Do this:
Could you output each line of the data that follows exactly?

Data excerpt:
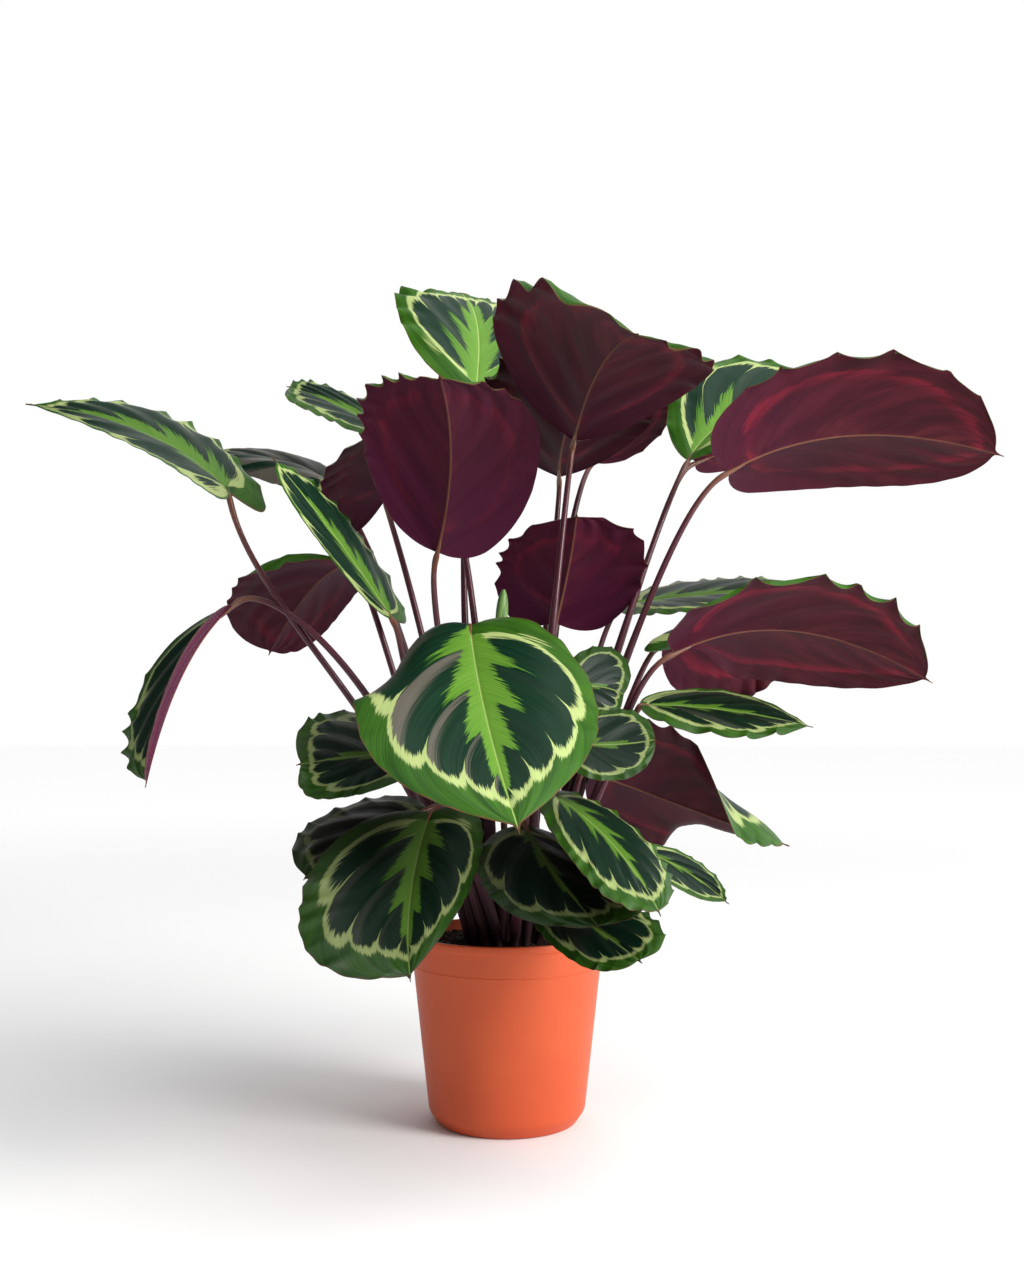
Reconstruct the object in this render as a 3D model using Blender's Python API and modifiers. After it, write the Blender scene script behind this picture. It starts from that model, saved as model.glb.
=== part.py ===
# Potted calathea: waved leaves on long stalks, rooted in soil in a plastic grower's pot.
# Metres, Z up. The origin is the centre of the pot's flat underside, and -Y is the side in the photo.
import math

import bmesh
import bpy
import numpy as np

MM = 0.001

# Pot, in millimetres: radius and height down the outer side, then the inside.
POT_STEPS = 40
POT_WALL = 1.6
POT_OUTER = [
    (83.9, 161.6), (85.0, 160.6), (85.2, 155.4), (83.9, 154.0),
    (82.1, 135.2), (82.5, 134.4), (81.8, 133.4),
    (68.0, 12.0), (66.6, 8.6), (60.0, 0.0),
]
POT_WALL_TOP = 3
POT_INSIDE_HEIGHTS = [12.0, 150.0]
POT_MOUTH = (82.4, 161.0)
POT_FLOOR = 2.4
DRAIN_HOLES = 6
DRAIN_RADIUS = 5.0
DRAIN_RING = 42.0
DRAIN_SIDES = 10
CUT_MARGIN = 2.0

# Soil plug, in millimetres.
SOIL_STEPS = 32
SOIL_TOP = 153.0
SOIL_EDGE_TOP = 150.5
SOIL_FLAT_RADIUS = 44.0
SOIL_SHOULDER = (70.0, 152.0)
SOIL_GAP = 0.4
HOLE_DEPTH = 26.0
HOLE_SIDES = 8
HOLE_RADIUS = 4.2

# Stalks, in millimetres.
STALK_FOOT_DEPTH = 24.0
STALK_COLLAR = 4.0
STALK_RADIUS_FOOT = 3.5
STALK_RADIUS_END = 2.2
STALK_SEGMENTS = 7
STALK_JOINT_GAP = 0.3
STALK_END_STRAIGHT = 5.0
STALK_OVERLAP = 7.0
STALK_DROP = 1.1
STALK_SIDE_ROOM = 0.11
EDGE_SAMPLES = 41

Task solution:
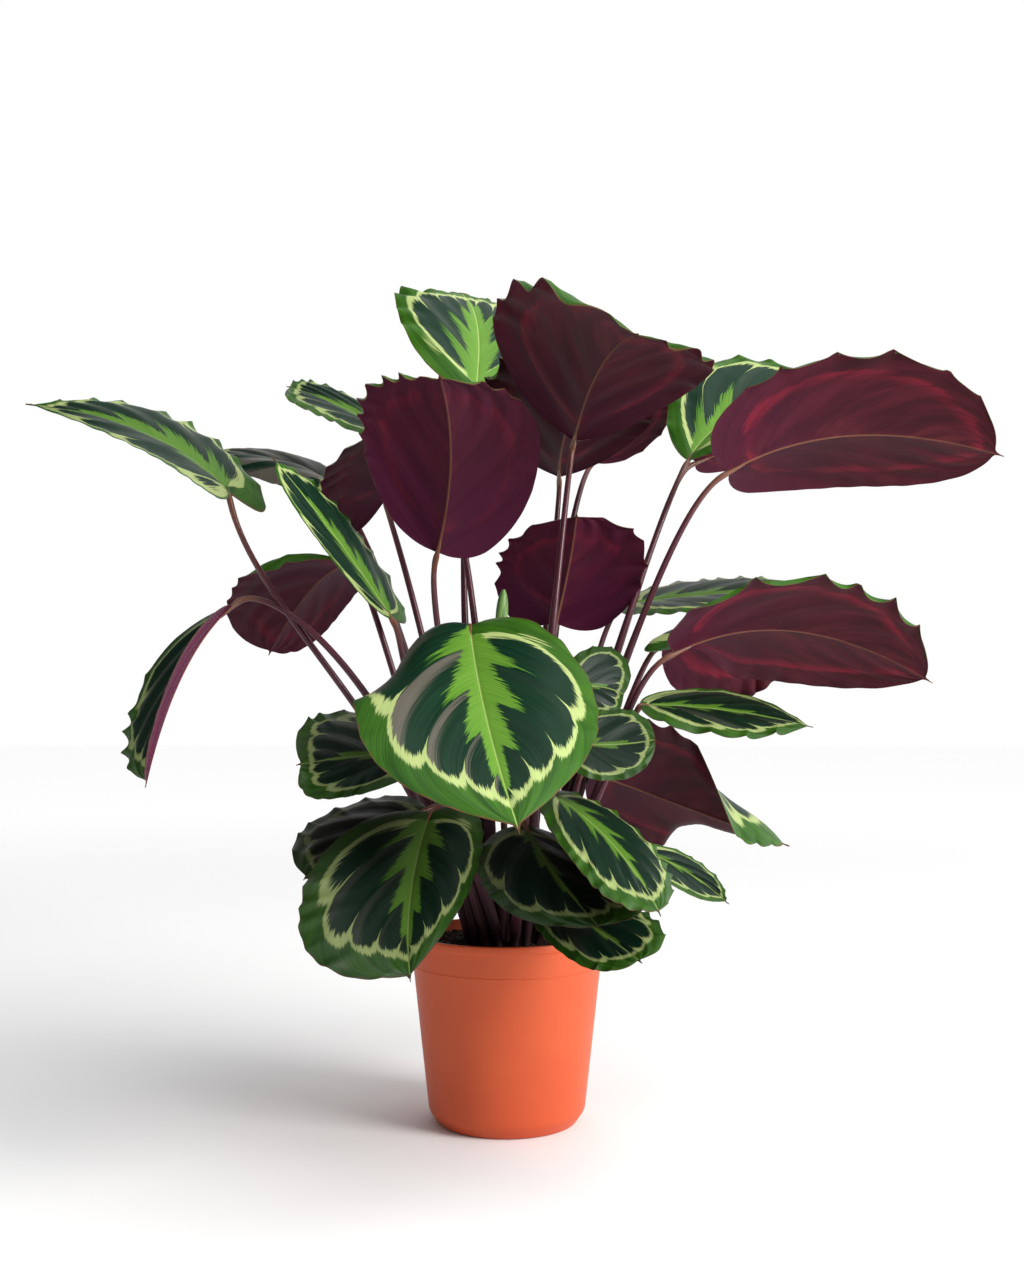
Reconstruct the object in this render as a 3D model using Blender's Python API and modifiers. After it, write the Blender scene script behind this picture. It starts from that model, saved as model.glb.
=== part.py ===
# Potted calathea: waved leaves on long stalks, rooted in soil in a plastic grower's pot.
# Metres, Z up. The origin is the centre of the pot's flat underside, and -Y is the side in the photo.
import math

import bmesh
import bpy
import numpy as np

MM = 0.001

# Pot, in millimetres: radius and height down the outer side, then the inside.
POT_STEPS = 40
POT_WALL = 1.6
POT_OUTER = [
    (83.9, 161.6), (85.0, 160.6), (85.2, 155.4), (83.9, 154.0),
    (82.1, 135.2), (82.5, 134.4), (81.8, 133.4),
    (68.0, 12.0), (66.6, 8.6), (60.0, 0.0),
]
POT_WALL_TOP = 3
POT_INSIDE_HEIGHTS = [12.0, 150.0]
POT_MOUTH = (82.4, 161.0)
POT_FLOOR = 2.4
DRAIN_HOLES = 6
DRAIN_RADIUS = 5.0
DRAIN_RING = 42.0
DRAIN_SIDES = 10
CUT_MARGIN = 2.0

# Soil plug, in millimetres.
SOIL_STEPS = 32
SOIL_TOP = 153.0
SOIL_EDGE_TOP = 150.5
SOIL_FLAT_RADIUS = 44.0
SOIL_SHOULDER = (70.0, 152.0)
SOIL_GAP = 0.4
HOLE_DEPTH = 26.0
HOLE_SIDES = 8
HOLE_RADIUS = 4.2

# Stalks, in millimetres.
STALK_FOOT_DEPTH = 24.0
STALK_COLLAR = 4.0
STALK_RADIUS_FOOT = 3.5
STALK_RADIUS_END = 2.2
STALK_SEGMENTS = 7
STALK_JOINT_GAP = 0.3
STALK_END_STRAIGHT = 5.0
STALK_OVERLAP = 7.0
STALK_DROP = 1.1
STALK_SIDE_ROOM = 0.11
EDGE_SAMPLES = 41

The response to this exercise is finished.